▸ **REQUEST**:
Every line from the one with "Continue the build123d" to the one with "WATER_GAP = 0.05", including those two, is to be copied exactly; all other lines of the entries below are left out.

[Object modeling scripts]
☆ ☆ ☆ ☆ ☆ ☆ ☆
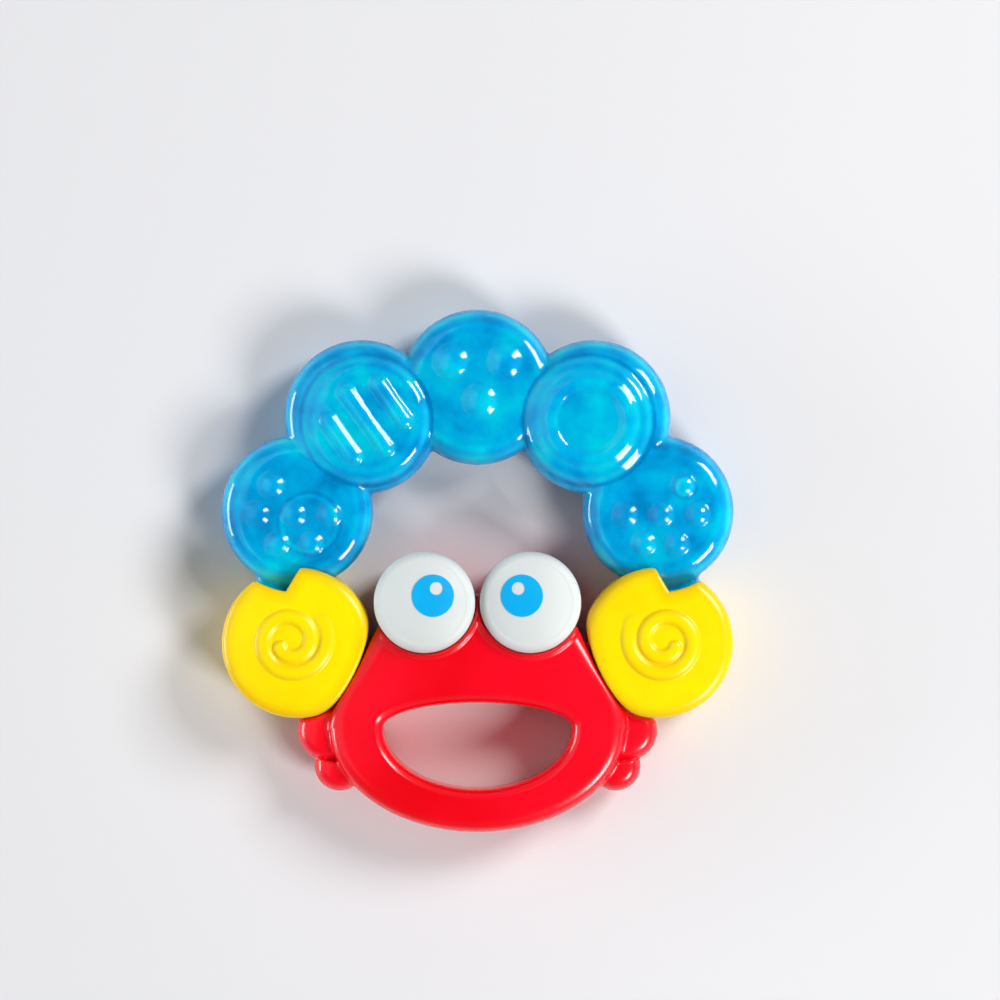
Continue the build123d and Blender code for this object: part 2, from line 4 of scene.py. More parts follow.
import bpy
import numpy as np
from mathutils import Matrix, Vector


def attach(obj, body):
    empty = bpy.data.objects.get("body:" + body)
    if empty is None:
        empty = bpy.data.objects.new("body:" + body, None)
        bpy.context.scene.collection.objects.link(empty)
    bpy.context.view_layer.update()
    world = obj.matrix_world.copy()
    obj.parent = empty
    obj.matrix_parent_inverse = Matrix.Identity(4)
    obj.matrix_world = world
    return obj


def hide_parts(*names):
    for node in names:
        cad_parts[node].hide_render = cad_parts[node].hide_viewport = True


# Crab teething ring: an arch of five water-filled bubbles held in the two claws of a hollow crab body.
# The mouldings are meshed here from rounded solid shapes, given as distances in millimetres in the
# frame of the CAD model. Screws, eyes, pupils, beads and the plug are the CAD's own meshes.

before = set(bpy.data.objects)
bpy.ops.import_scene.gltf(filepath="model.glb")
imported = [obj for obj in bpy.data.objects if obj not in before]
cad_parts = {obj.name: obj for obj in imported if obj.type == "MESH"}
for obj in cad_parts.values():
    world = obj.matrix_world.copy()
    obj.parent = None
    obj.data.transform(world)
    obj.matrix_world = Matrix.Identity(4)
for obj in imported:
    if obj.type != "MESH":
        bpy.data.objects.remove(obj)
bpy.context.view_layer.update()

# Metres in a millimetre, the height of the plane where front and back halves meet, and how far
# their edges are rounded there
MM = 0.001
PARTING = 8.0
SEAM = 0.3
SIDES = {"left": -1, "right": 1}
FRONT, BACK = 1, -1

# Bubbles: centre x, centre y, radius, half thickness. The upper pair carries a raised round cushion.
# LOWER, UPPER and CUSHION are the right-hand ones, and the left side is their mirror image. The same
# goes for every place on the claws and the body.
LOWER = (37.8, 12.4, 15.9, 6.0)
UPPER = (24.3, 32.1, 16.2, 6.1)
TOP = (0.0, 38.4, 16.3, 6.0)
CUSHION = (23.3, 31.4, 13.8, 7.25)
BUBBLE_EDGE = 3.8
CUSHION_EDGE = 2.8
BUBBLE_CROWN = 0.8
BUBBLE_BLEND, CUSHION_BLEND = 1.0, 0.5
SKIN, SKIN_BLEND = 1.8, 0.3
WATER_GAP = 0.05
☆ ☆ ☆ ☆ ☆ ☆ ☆
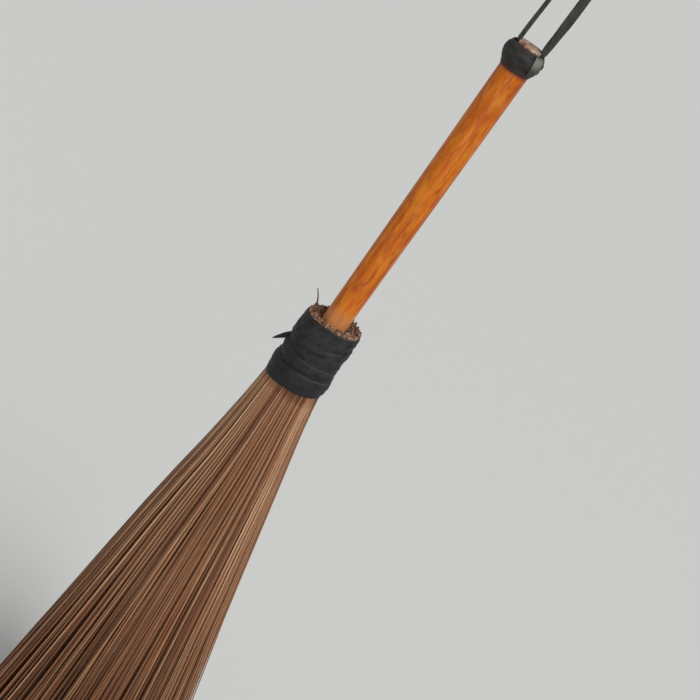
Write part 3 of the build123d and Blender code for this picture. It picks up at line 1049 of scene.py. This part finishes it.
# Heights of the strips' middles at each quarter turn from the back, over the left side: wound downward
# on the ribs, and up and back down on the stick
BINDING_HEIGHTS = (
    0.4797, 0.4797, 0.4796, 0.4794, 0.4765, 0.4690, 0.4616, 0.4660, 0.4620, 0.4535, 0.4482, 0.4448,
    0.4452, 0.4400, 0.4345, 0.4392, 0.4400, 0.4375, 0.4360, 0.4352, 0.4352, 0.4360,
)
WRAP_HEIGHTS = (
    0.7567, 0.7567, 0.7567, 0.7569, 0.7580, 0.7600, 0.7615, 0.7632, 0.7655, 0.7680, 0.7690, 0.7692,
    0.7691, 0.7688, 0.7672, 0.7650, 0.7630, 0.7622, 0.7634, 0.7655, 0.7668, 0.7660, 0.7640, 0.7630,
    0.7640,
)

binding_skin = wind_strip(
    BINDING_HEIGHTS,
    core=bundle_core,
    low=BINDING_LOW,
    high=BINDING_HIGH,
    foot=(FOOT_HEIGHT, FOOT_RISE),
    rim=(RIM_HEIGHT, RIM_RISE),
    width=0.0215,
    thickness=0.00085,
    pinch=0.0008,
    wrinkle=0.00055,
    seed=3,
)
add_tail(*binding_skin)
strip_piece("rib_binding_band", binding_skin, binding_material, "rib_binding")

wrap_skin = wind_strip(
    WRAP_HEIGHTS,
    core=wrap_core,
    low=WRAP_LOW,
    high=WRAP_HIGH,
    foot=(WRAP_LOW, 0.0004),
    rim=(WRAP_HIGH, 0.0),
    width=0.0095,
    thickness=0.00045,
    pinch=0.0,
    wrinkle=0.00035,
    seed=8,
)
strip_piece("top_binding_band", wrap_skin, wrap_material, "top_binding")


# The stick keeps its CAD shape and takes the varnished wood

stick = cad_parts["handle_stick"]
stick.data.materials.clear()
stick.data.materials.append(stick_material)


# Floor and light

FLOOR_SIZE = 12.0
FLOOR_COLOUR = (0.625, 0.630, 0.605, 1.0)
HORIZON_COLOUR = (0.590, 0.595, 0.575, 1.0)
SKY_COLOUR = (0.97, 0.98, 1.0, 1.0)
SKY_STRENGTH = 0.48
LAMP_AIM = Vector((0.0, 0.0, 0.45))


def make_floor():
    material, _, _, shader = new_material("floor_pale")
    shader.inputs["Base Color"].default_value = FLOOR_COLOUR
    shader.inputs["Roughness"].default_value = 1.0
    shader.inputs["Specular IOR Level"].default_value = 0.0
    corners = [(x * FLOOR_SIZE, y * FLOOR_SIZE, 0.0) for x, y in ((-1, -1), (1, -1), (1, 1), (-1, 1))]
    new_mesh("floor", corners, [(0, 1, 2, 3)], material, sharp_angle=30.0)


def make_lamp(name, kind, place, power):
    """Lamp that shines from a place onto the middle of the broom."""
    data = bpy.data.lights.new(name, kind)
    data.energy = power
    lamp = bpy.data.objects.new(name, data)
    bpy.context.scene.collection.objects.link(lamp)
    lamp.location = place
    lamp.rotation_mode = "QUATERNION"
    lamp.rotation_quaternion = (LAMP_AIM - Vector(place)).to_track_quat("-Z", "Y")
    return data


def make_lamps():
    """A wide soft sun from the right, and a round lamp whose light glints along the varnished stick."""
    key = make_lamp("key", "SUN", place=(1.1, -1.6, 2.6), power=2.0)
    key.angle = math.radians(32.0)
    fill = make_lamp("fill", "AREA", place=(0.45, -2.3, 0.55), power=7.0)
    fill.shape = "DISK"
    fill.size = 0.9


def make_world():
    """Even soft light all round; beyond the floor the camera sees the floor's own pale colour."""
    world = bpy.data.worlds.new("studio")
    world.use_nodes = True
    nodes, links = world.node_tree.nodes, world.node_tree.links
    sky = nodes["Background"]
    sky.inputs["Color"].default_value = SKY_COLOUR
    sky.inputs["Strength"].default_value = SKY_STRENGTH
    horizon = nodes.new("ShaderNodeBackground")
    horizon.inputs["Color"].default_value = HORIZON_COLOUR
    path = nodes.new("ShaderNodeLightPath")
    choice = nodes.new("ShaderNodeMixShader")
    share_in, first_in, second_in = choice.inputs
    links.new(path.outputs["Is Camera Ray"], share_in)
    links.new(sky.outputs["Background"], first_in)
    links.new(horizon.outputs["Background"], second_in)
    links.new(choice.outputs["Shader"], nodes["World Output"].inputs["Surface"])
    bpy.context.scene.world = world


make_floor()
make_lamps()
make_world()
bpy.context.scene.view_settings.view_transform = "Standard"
☆ ☆ ☆ ☆ ☆ ☆ ☆
▸ **EXERCISE SOLUTION**:
Continue the build123d and Blender code for this object: part 2, from line 4 of scene.py. More parts follow.
import bpy
import numpy as np
from mathutils import Matrix, Vector


def attach(obj, body):
    empty = bpy.data.objects.get("body:" + body)
    if empty is None:
        empty = bpy.data.objects.new("body:" + body, None)
        bpy.context.scene.collection.objects.link(empty)
    bpy.context.view_layer.update()
    world = obj.matrix_world.copy()
    obj.parent = empty
    obj.matrix_parent_inverse = Matrix.Identity(4)
    obj.matrix_world = world
    return obj


def hide_parts(*names):
    for node in names:
        cad_parts[node].hide_render = cad_parts[node].hide_viewport = True


# Crab teething ring: an arch of five water-filled bubbles held in the two claws of a hollow crab body.
# The mouldings are meshed here from rounded solid shapes, given as distances in millimetres in the
# frame of the CAD model. Screws, eyes, pupils, beads and the plug are the CAD's own meshes.

before = set(bpy.data.objects)
bpy.ops.import_scene.gltf(filepath="model.glb")
imported = [obj for obj in bpy.data.objects if obj not in before]
cad_parts = {obj.name: obj for obj in imported if obj.type == "MESH"}
for obj in cad_parts.values():
    world = obj.matrix_world.copy()
    obj.parent = None
    obj.data.transform(world)
    obj.matrix_world = Matrix.Identity(4)
for obj in imported:
    if obj.type != "MESH":
        bpy.data.objects.remove(obj)
bpy.context.view_layer.update()

# Metres in a millimetre, the height of the plane where front and back halves meet, and how far
# their edges are rounded there
MM = 0.001
PARTING = 8.0
SEAM = 0.3
SIDES = {"left": -1, "right": 1}
FRONT, BACK = 1, -1

# Bubbles: centre x, centre y, radius, half thickness. The upper pair carries a raised round cushion.
# LOWER, UPPER and CUSHION are the right-hand ones, and the left side is their mirror image. The same
# goes for every place on the claws and the body.
LOWER = (37.8, 12.4, 15.9, 6.0)
UPPER = (24.3, 32.1, 16.2, 6.1)
TOP = (0.0, 38.4, 16.3, 6.0)
CUSHION = (23.3, 31.4, 13.8, 7.25)
BUBBLE_EDGE = 3.8
CUSHION_EDGE = 2.8
BUBBLE_CROWN = 0.8
BUBBLE_BLEND, CUSHION_BLEND = 1.0, 0.5
SKIN, SKIN_BLEND = 1.8, 0.3
WATER_GAP = 0.05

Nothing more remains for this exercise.